Leonard v. Pepsico, Inc.

88 F. Supp. 2d 116 (S.D.N.Y. 1999)

 

RULE:

An advertisement can not be considered an offer, where a reasonable person would not take it seriously.

FACTS:

Plaintiff saw a Pepsi advertisement showing that "points" could be earned by purchasing its products and exchanging them for Pepsi merchandise. At the end of the ad, a student was shown landing a Harrier Jet at school with a subtitle that indicated the cost of the jet was 7,000,000 points. The terms of the promotion indicated that additional points could be purchased for ten cents. Plaintiff, with the assistance of several friends, accumulated enough money to "buy" the Harrier Jet and sent a check to the defendant, demanding the jet. Defendant refused and sent a letter to plaintiff explaining that the jet was not an item for purchase and referred him to the promotional brochure for the rules. Plaintiff then sued for breach of contract. Defendant filed a motion for summary judgment.

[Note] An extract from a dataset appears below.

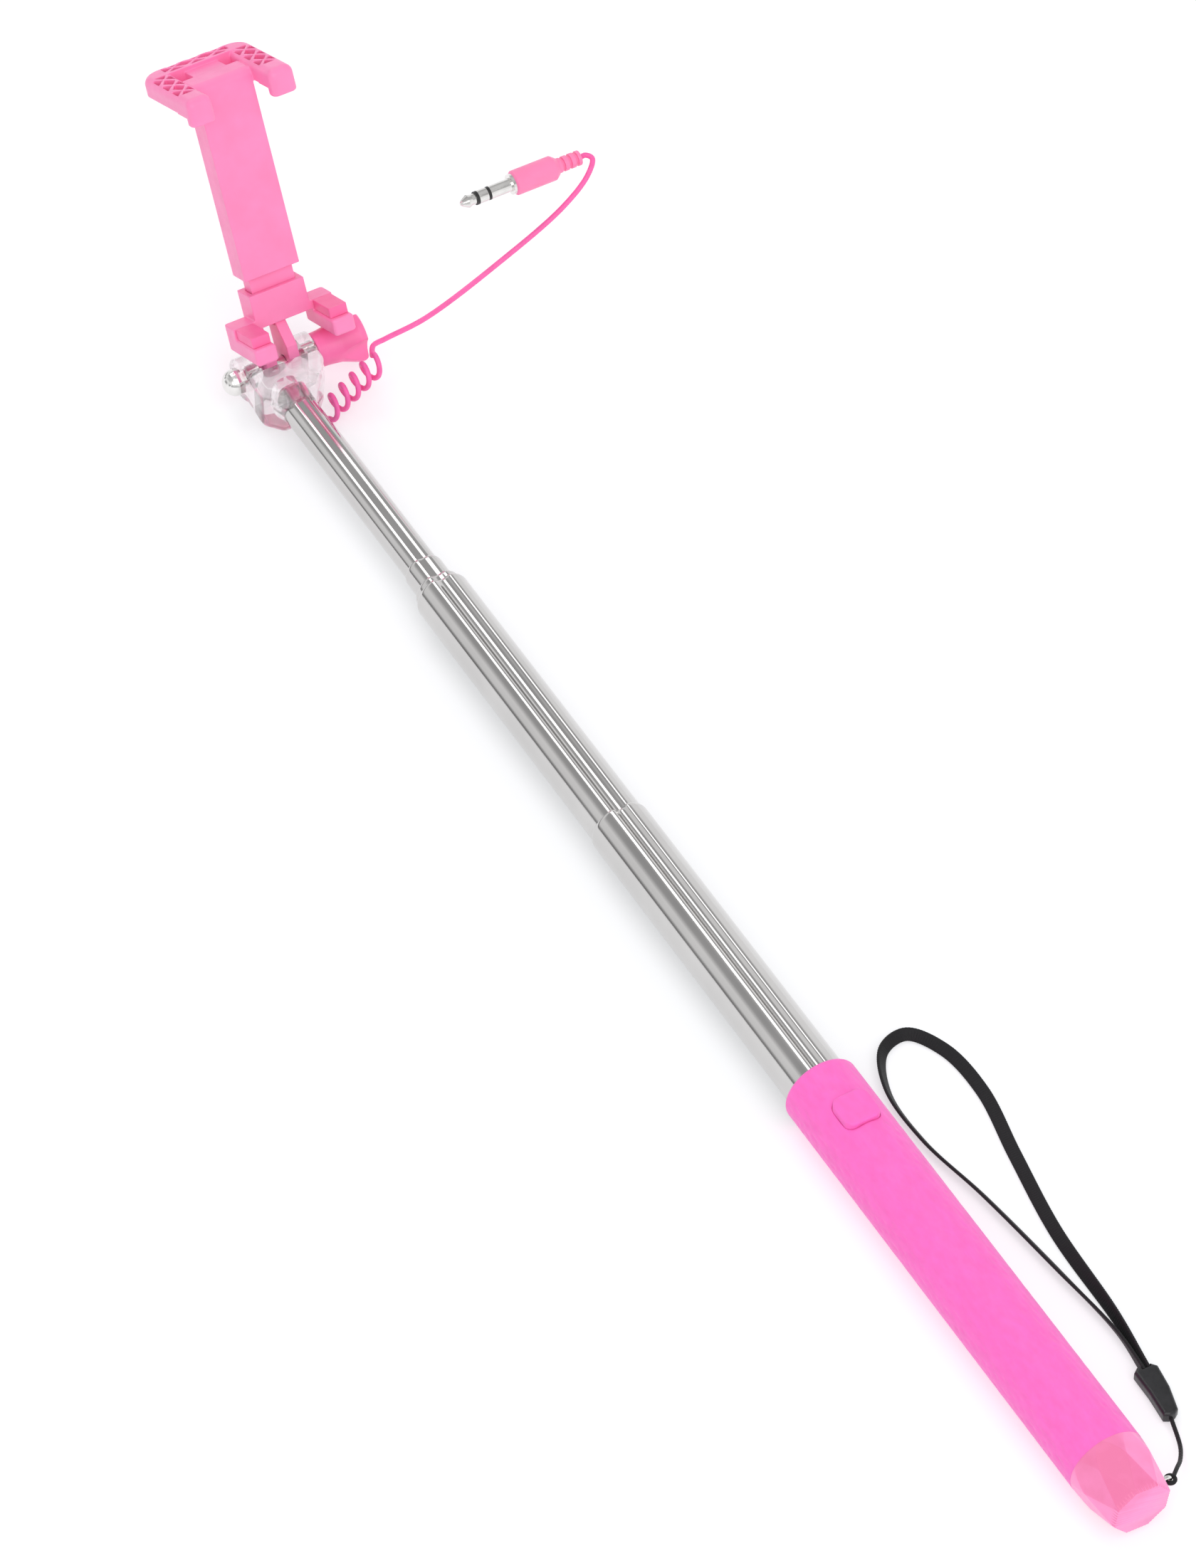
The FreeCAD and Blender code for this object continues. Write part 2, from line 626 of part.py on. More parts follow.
def make_knob():
    """A flared thumb knob with three scooped sides, moulded around the stud's end."""
    body = new_body("knob", FreeCAD.Placement(FreeCAD.Vector(), ALONG_X))
    bind(body, **{"Placement.Base.x": "knob_start", "Placement.Base.y": "pivot_station"})
    length = "(knob_end - knob_start)"
    profile = new_sketch(body, "XZ_Plane")
    polygon(profile, [("stud_radius", "0"), ("knob_neck", "0"), ("knob_neck + 0.1", "0.2 * " + length),
                      ("knob_neck + 0.6", "0.5 * " + length), ("knob_radius", "0.86 * " + length),
                      ("knob_radius", length), ("0", length), ("0", length + " - 2"),
                      ("stud_radius", length + " - 2")])
    revolve(body, profile)
    end = value(length)
    dress(body, "Fillet", "knob_rounding", lambda edge: abs(middle(edge).z - end) < 0.01)
    scoops = new_sketch(body, "XY_Plane", length + " * 0.3")
    for angle in (30, 150, 270):
        circle(scoops, "scoop_offset * cos(%d)" % angle, "scoop_offset * sin(%d)" % angle,
               "scoop_radius")
    pocket(body, scoops, "knob_end", backwards=True)


def make_knob_stud():
    """The threaded stud moulded into the knob; it runs through the yoke, the ears and the nut."""
    start = "arm_left - nut_flat_depth - 0.9"
    finish(cylinder("knob_stud_rod", "stud_radius", "knob_end - 2 - (%s)" % start, start,
                    "pivot_station", "0", ALONG_X), "knob_stud")


# ---- clamp base --------------------------------------------------------------------------------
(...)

The court granted the motion and stated that advertisements were not contracts or offers to sell, but rather invitations to negotiate.

ISSUE:

Did the Pepsi commercial constitute an offer to sell?

ANSWER:

No.

CONCLUSION:

It is quite possible to make a definite and operative offer to buy or sell goods by advertisement, in a newspaper, by a handbill, a catalog or circular or on a placard in a store window.  Such advertisements are understood to be mere requests to consider and examine and negotiate; and no one can reasonably regard them as otherwise unless the circumstances are exceptional and the words used are very plain and clear. The commercial was merely an advertisement, not a unilateral offer. The commercial cannot be regarded in itself as sufficiently definite, because it specifically reserved the details of the offer to a separate writing, the Catalog.